Die gesamte Entwicklung der Mutter - Tochter Beziehung ist genau beobachtend, höchst einfühlsam geschildert und man fühlt und leidet mit den Romanfiguren, die die Vergangenheit, verschwiegene Geheimnisse und die Sprachlosigkeit überwinden müssen.

Neben diesen beiden zentralen Figuren gibt es weitere interessante Protagonisten, wie z.B. die leicht verbitterte und vom Leben enttäuschte aber unkonventionelle Tante Betti, die sich den Mund nicht verbieten lässt „Pfeif auf die Leut“ und die für Silvia in ihrer Jugend zu einem festen Halt wird.

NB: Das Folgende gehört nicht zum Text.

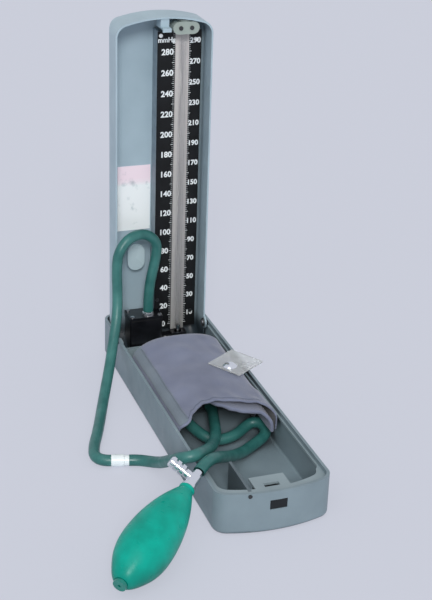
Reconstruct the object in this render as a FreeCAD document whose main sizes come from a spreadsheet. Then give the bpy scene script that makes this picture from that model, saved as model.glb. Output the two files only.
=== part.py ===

Die Autorin hat nicht nur die Figuren des Buches authentisch wiedergegeben sondern auch den Zeitgeist und die Atmosphäre auf beiden Zeitebenen perfekt eingefangen und die Feinheiten und Schwierigkeiten des Miteinanders genau beobachtend geschildert, so dass das Lesen des Buches eine reine Freude ist!
Ein unterhaltsamer Roman mit Tiefgang- unbedingte Leseempfehlung!